Meeting with Dr Pedro Rau (project PI) and students Andres and Walescka at UTEC, Lima

I spent the first two days of my trip in Lima meeting up with the project PI, Dr Pedro Rau at Peru's University of Engineering and Technology (UTEC) and Fabian Drenkhan (Imperial College), an expert in glacier-retreat hazards. We discussed fieldwork plans and attended a conference on managing water scarcity in Lima with green infrastructure. The conference reinforced how imperative our research into future water supplies from Peru’s mountains is. In Lima, for example, water now has to be trucked in when the three mountain-fed rivers, on which the city relies, cannot meet demand.

My time in Lima also gave me the chance to sample some of Peru’s truly diverse cuisine, from ceviche (freshly caught fish cured in lime juice, chilli and onions) to chifa (traditional Chinese recipes made with Peruvian ingredients). There was no chance of going hungry!

Dusk in the Centro Histórico, Cusco

Feeling motivated from the conference, and significantly heavier after all the food, my next stop was Cusco, a city nestled in the foothills of the Andes, which was once the capital of the Inca Empire. Today it is awash with backpackers who use it as a stepping-stone to nearby Machu Picchu. I was here to meet the field team which Fabian had been busy organising back in Lima. My first field companion, Jan Baiker, met me at the airport. Originally from Switzerland, Jan now works and lives in Cusco and has a keen interest in the Andean 'bofedales' (wetlands). These bofedales are found in many glacierised valleys and are thought to be an important water store for the Andean mountains. Over the next two days we met the rest of the team which included mountain guides, glaciologists and hydrologists from UNSAAC state university. With a day to spare before we headed to Suyuparina, the team suggested I visit Macchu Pichu. Of course, I obliged.

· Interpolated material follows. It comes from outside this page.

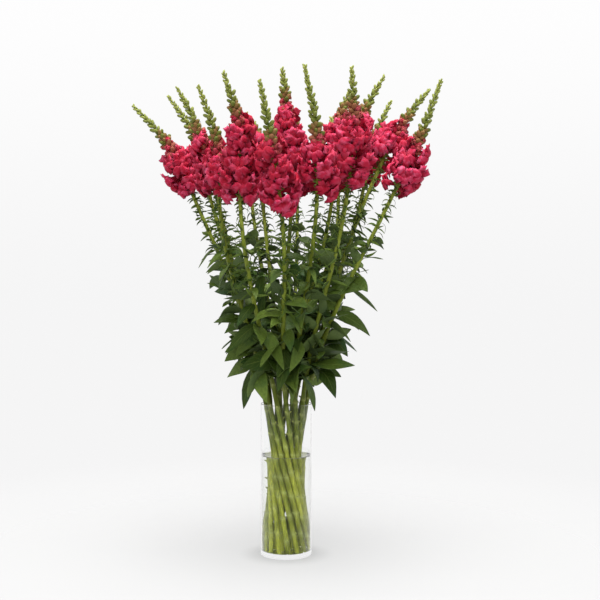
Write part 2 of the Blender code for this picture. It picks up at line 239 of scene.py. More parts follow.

Trucks fully loaded, as we make our way to Phinaya

By the evening of the next day, we had arrived at our home for the following five days: Phinaya, a small village situated at 4800m elevation, only a stone’s throw away from Suyuparina. Here we met the president of the local 'ronda de campesinos', David. He was interested in our work and agreed to help us over the coming days. This collaboration would prove extremely beneficial to working in the remote highlands, as the local communities are often wary of outsiders given the ongoing threat to their land and livelihoods from commercial mining companies. In David we had someone who the locals knew and respected and could speak the indigenous Quechua language to explain our reason for being there.

Alfredo drills the ice

Over the next two days we set about installing a set of ablation stakes on the Suyuparina glacier. These are wooden sticks drilled into the ice. A periodic check of the exposed length allows us to build up a record of how much the ice has melted over time. Each stake had to be drilled 6 m into the ice by hand – no mean feat at over 5000m elevation!
Walking on water, David (left) and Adrian (right) navigate Suyuparina

Working on these frozen water towers left me with a huge amount of admiration for the communities living in this remote region. The high Andes is an incredibly hostile environment. The air is bone-dry and the atmosphere desperately thin, leaving you gasping for breath while simultaneously being exposed to intense UV radiation from the sun. With the ongoing threat of dehydration, sun stroke and altitude sickness, I’d be lying if I said there wasn’t a moment or two where I was dreaming of sipping a Pisco sour back in the pleasant climes of Lima! Of course, I only had to look up and observe the jaw-dropping panoramic views to remind myself why I was here, and of the importance of our work.

For the final three days of the field trip we swapped the mountain tops for the valley bottoms and set about installing a set of boreholes in the bofedales. Some of these were fitted with low-cost ultrasonic sensors to continuously monitor the height of the water table. These data will allow us to assess how meltwater from glaciers propagates across the land surface and underground. With help from David, and some enthusiastic local landowners, we were able to install nine boreholes over the next three days.

Landowners help with the borehole installation in the lush bofedales

Now, having returned back to the UK, I am busy working to develop a glacier hydrology model of Suyuparina which we will eventually test against the field data that we’re collecting. With more field campaigns in the pipeline, the aim will be to upscale this modelling approach across some of Peru’s most important water towers and to develop new insights into Peru’s water security over the coming decades.